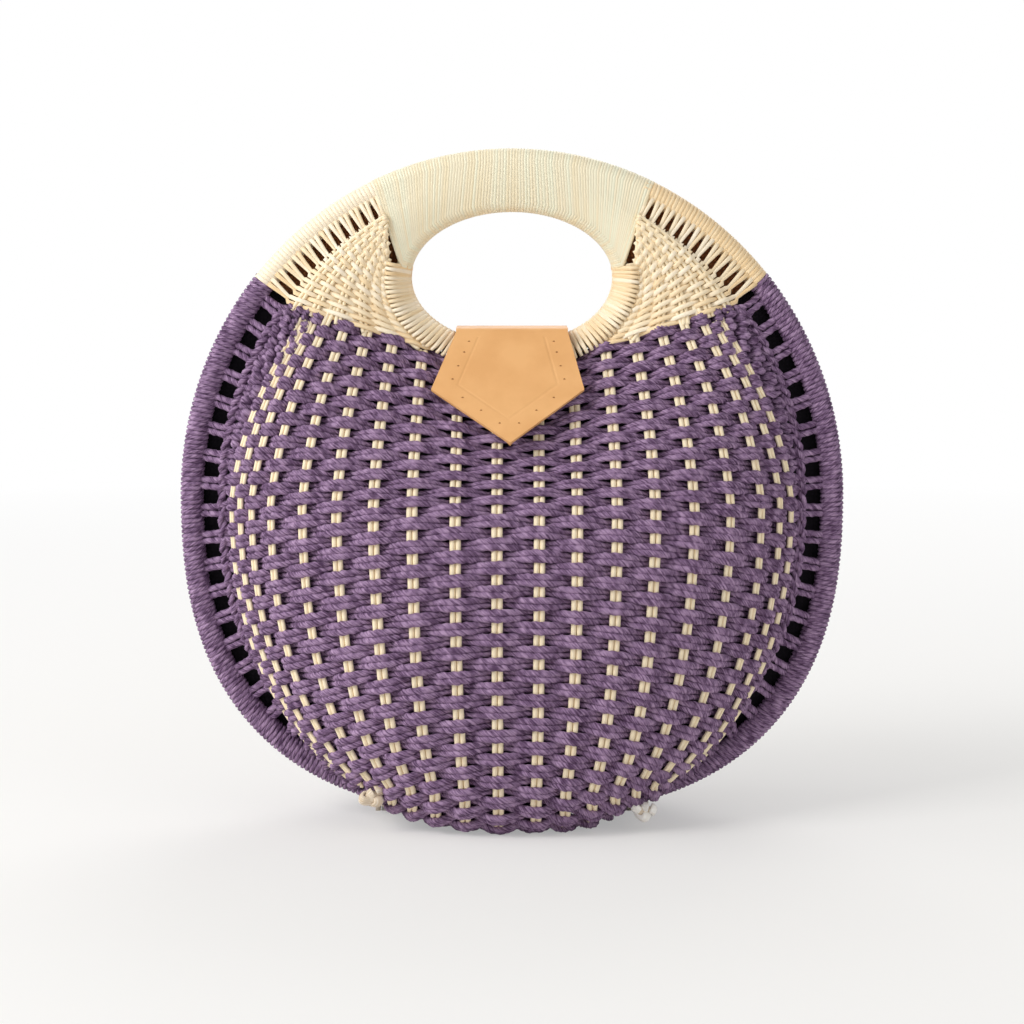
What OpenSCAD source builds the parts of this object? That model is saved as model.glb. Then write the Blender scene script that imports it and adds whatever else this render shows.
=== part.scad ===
// Round clamshell bag woven from paper cord over reed ribs, with an oval hand hole and a leather tab.
// Millimetres, +Z up, the front faces -Y, and the bag stands on z = 0.
// The back half is the front half mirrored, and a leather tab holds the two together.

/* [Outline] */
// Half the width, to the middle of the rim reed
rim_half_w = 144.8; // [135:0.1:155]
// Rise from the widest place to the middle of the rim reed at the top
rim_up = 151.8; // [145:0.1:158]
// Drop from the widest place to the middle of the rim reed at the bottom
rim_down = 140.8; // [134:0.1:148]
// Height of that lowest middle above the table
rim_lift = 6.2; // [5.2:0.1:7]
// Squareness of the outline's lower half, 2 is an ellipse
lower_power = 2.5; // [2.1:0.05:2.8]

/* [Belly] */
// How far each half bulges out of its foot line
belly = 49.3; // [42:0.5:58]
// Distance of the belly's foot line inside the rim reed's middle, at the sides
foot_in_side = 14.8; // [13:0.1:18]
// The same at the top, where the foot line lies behind the hand ring
foot_in_top = 9.8; // [8:0.1:12]
// Drop of the foot line below the rim reed's middle, at the bottom, where the table cuts it flat
foot_below = 10.2; // [8:0.1:13]
// Squareness of the foot line's lower half, 2 is an ellipse
foot_power = 2.3; // [2.1:0.05:2.5]
// Distance of the foot line from the parting plane
foot_y = 15.7; // [15.2:0.1:17]
// Reach of the belly's fade, in hand rings, from the ring outwards
fade_rings = 2.5; // [2:0.05:3]

/* [Reeds and cords] */
// Radius of the bent reed in the rim
rim_reed_r = 3.6; // [3:0.1:4]
// Thickness of the cord wound round the rim
rim_wrap_t = 1.4; // [1:0.1:1.8]
// Distance of the reeds' middle from the parting plane
reed_y = 6.5; // [6.4:0.1:7.5]
// Thickness of the woven wall
weave_t = 4; // [3:0.1:4.6]
// Number of rib pairs in each half
rib_count = 19; // [13:2:21]
// Width of a pair of rib reeds
rib_w = 5.6; // [4.5:0.1:6.5]
// Thickness of a rib reed
rib_t = 2.6; // [2:0.1:3]
// Thickness of the cotton lining
lining_t = 1; // [0.8:0.1:1.5]

/* [Hand hole] */
// Half the width of the opening
hole_half_w = 46; // [42:0.5:50]
// Half the height of the opening
hole_half_h = 30; // [27:0.5:32]
// Height of the grip, from the opening to the top of the rim
grip_h = 27.8; // [25:0.1:31]
// Radius of the bent reed round the opening
ring_reed_r = 3; // [2.5:0.1:3.4]
// Thickness of the reed wound round the ring
ring_wrap_t = 1.2; // [1:0.1:1.5]
// Thickness of the flat reed wound round the grip
grip_wrap_t = 1.2; // [1:0.1:1.5]

/* [Tab] */
// Width of the tab where it folds
tab_w = 50; // [44:0.5:56]
// Width of the tab at its corners
tab_corner_w = 66; // [60:0.5:72]
// Length of the leaf from the front fold to its tip
tab_leaf_len = 57; // [52:0.5:62]
// Length of the leaf from the front fold to its corners
tab_corner_len = 29; // [25:0.5:31]
// Thickness of the face leather
face_leather_t = 1.6; // [1.2:0.1:2]
// Thickness of the backing leather
back_leather_t = 1.2; // [1:0.1:1.6]
// Length of the leather sewn on behind, from the bend to its end
anchor_len = 42; // [38:0.5:46]

/* [Snap] */
// Radius of both halves of the magnetic snap
snap_r = 7; // [6:0.1:8]
// Thickness of the socket on the front
socket_t = 1.8; // [1.6:0.1:2.4]
// Thickness of the stud's plate on the tab
stud_t = 1.2; // [1:0.1:1.5]
// Radius of the stud's nose
nose_r = 2.5; // [2:0.1:3]
// Distance of the snap from the front fold, along the leaf
snap_at = 33; // [31:0.5:36]
// Radius of the leather patch that carries the socket
patch_r = 10; // [9:0.1:11]
// Thickness of that patch
patch_t = 1.2; // [1:0.1:1.5]

/* [Ties] */
// Distance of each reed tie inwards from the rim's widest place
tie_in = 88.3; // [79:0.1:90]
// Width of one turn of the tie's flat reed
tie_reed_w = 2.4; // [2:0.1:2.6]
// Thickness of the tie's flat reed
tie_reed_t = 0.8; // [0.7:0.1:1]
// Height of the line that the halves turn about
tie_axis_z = 1.3; // [1.3:0.1:1.5]

/* [Hidden] */
$fn = 48;

cord_purple = "#6e5878";
reed_cream = "#f7e7c0";
reed_grip = "#efe2c0";
leather_tan = "#e9b172";
cotton_dark = "#332a38";
snap_metal = "#c9c9c9";

// Clearances: between pieces that touch, behind the flat faces of the wall, behind those of the ribs, at
// the tab's bend, round the sloping rim inside a tie, and between the ties and the wall
clear = 0.2;
layer_clear = 1.35;
lining_clear = 0.9;
bend_clear = 0.35;
tie_gap = 0.8;
tie_room = 3.7;
foot_lead = 0.15;
overrun = 1;

// Angles round the outline, from +X over the top: where the natural reed and the grip begin
shoulder_from = 40;
grip_from = 65;
// Angles round the hand ring where the purple body, the shoulders and the grip begin
ring_body_from = 310;
ring_grip_from = 9;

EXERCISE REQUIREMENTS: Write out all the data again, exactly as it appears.

THE REPLY:
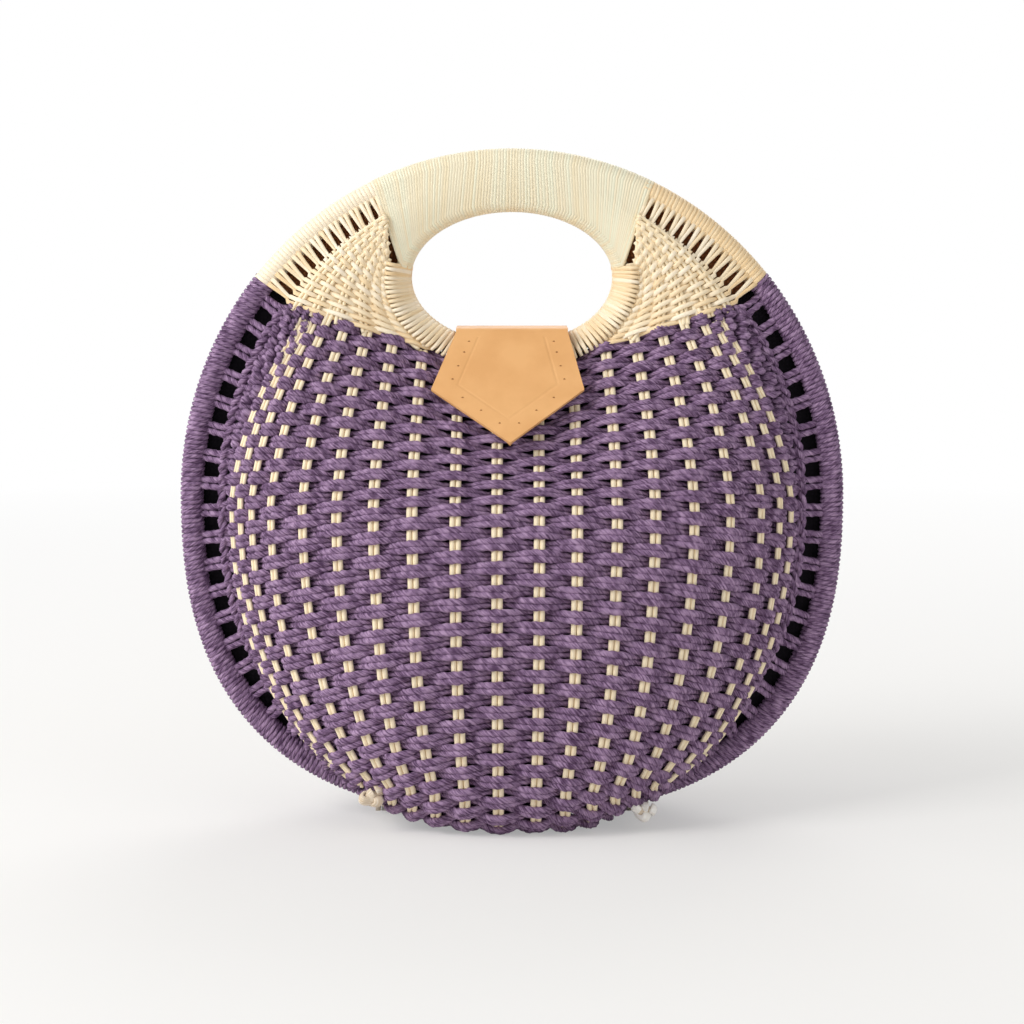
What OpenSCAD source builds the parts of this object? That model is saved as model.glb. Then write the Blender scene script that imports it and adds whatever else this render shows.
=== part.scad ===
// Round clamshell bag woven from paper cord over reed ribs, with an oval hand hole and a leather tab.
// Millimetres, +Z up, the front faces -Y, and the bag stands on z = 0.
// The back half is the front half mirrored, and a leather tab holds the two together.

/* [Outline] */
// Half the width, to the middle of the rim reed
rim_half_w = 144.8; // [135:0.1:155]
// Rise from the widest place to the middle of the rim reed at the top
rim_up = 151.8; // [145:0.1:158]
// Drop from the widest place to the middle of the rim reed at the bottom
rim_down = 140.8; // [134:0.1:148]
// Height of that lowest middle above the table
rim_lift = 6.2; // [5.2:0.1:7]
// Squareness of the outline's lower half, 2 is an ellipse
lower_power = 2.5; // [2.1:0.05:2.8]

/* [Belly] */
// How far each half bulges out of its foot line
belly = 49.3; // [42:0.5:58]
// Distance of the belly's foot line inside the rim reed's middle, at the sides
foot_in_side = 14.8; // [13:0.1:18]
// The same at the top, where the foot line lies behind the hand ring
foot_in_top = 9.8; // [8:0.1:12]
// Drop of the foot line below the rim reed's middle, at the bottom, where the table cuts it flat
foot_below = 10.2; // [8:0.1:13]
// Squareness of the foot line's lower half, 2 is an ellipse
foot_power = 2.3; // [2.1:0.05:2.5]
// Distance of the foot line from the parting plane
foot_y = 15.7; // [15.2:0.1:17]
// Reach of the belly's fade, in hand rings, from the ring outwards
fade_rings = 2.5; // [2:0.05:3]

/* [Reeds and cords] */
// Radius of the bent reed in the rim
rim_reed_r = 3.6; // [3:0.1:4]
// Thickness of the cord wound round the rim
rim_wrap_t = 1.4; // [1:0.1:1.8]
// Distance of the reeds' middle from the parting plane
reed_y = 6.5; // [6.4:0.1:7.5]
// Thickness of the woven wall
weave_t = 4; // [3:0.1:4.6]
// Number of rib pairs in each half
rib_count = 19; // [13:2:21]
// Width of a pair of rib reeds
rib_w = 5.6; // [4.5:0.1:6.5]
// Thickness of a rib reed
rib_t = 2.6; // [2:0.1:3]
// Thickness of the cotton lining
lining_t = 1; // [0.8:0.1:1.5]

/* [Hand hole] */
// Half the width of the opening
hole_half_w = 46; // [42:0.5:50]
// Half the height of the opening
hole_half_h = 30; // [27:0.5:32]
// Height of the grip, from the opening to the top of the rim
grip_h = 27.8; // [25:0.1:31]
// Radius of the bent reed round the opening
ring_reed_r = 3; // [2.5:0.1:3.4]
// Thickness of the reed wound round the ring
ring_wrap_t = 1.2; // [1:0.1:1.5]
// Thickness of the flat reed wound round the grip
grip_wrap_t = 1.2; // [1:0.1:1.5]

/* [Tab] */
// Width of the tab where it folds
tab_w = 50; // [44:0.5:56]
// Width of the tab at its corners
tab_corner_w = 66; // [60:0.5:72]
// Length of the leaf from the front fold to its tip
tab_leaf_len = 57; // [52:0.5:62]
// Length of the leaf from the front fold to its corners
tab_corner_len = 29; // [25:0.5:31]
// Thickness of the face leather
face_leather_t = 1.6; // [1.2:0.1:2]
// Thickness of the backing leather
back_leather_t = 1.2; // [1:0.1:1.6]
// Length of the leather sewn on behind, from the bend to its end
anchor_len = 42; // [38:0.5:46]

/* [Snap] */
// Radius of both halves of the magnetic snap
snap_r = 7; // [6:0.1:8]
// Thickness of the socket on the front
socket_t = 1.8; // [1.6:0.1:2.4]
// Thickness of the stud's plate on the tab
stud_t = 1.2; // [1:0.1:1.5]
// Radius of the stud's nose
nose_r = 2.5; // [2:0.1:3]
// Distance of the snap from the front fold, along the leaf
snap_at = 33; // [31:0.5:36]
// Radius of the leather patch that carries the socket
patch_r = 10; // [9:0.1:11]
// Thickness of that patch
patch_t = 1.2; // [1:0.1:1.5]

/* [Ties] */
// Distance of each reed tie inwards from the rim's widest place
tie_in = 88.3; // [79:0.1:90]
// Width of one turn of the tie's flat reed
tie_reed_w = 2.4; // [2:0.1:2.6]
// Thickness of the tie's flat reed
tie_reed_t = 0.8; // [0.7:0.1:1]
// Height of the line that the halves turn about
tie_axis_z = 1.3; // [1.3:0.1:1.5]

/* [Hidden] */
$fn = 48;

cord_purple = "#6e5878";
reed_cream = "#f7e7c0";
reed_grip = "#efe2c0";
leather_tan = "#e9b172";
cotton_dark = "#332a38";
snap_metal = "#c9c9c9";

// Clearances: between pieces that touch, behind the flat faces of the wall, behind those of the ribs, at
// the tab's bend, round the sloping rim inside a tie, and between the ties and the wall
clear = 0.2;
layer_clear = 1.35;
lining_clear = 0.9;
bend_clear = 0.35;
tie_gap = 0.8;
tie_room = 3.7;
foot_lead = 0.15;
overrun = 1;

// Angles round the outline, from +X over the top: where the natural reed and the grip begin
shoulder_from = 40;
grip_from = 65;
// Angles round the hand ring where the purple body, the shoulders and the grip begin
ring_body_from = 310;
ring_grip_from = 9;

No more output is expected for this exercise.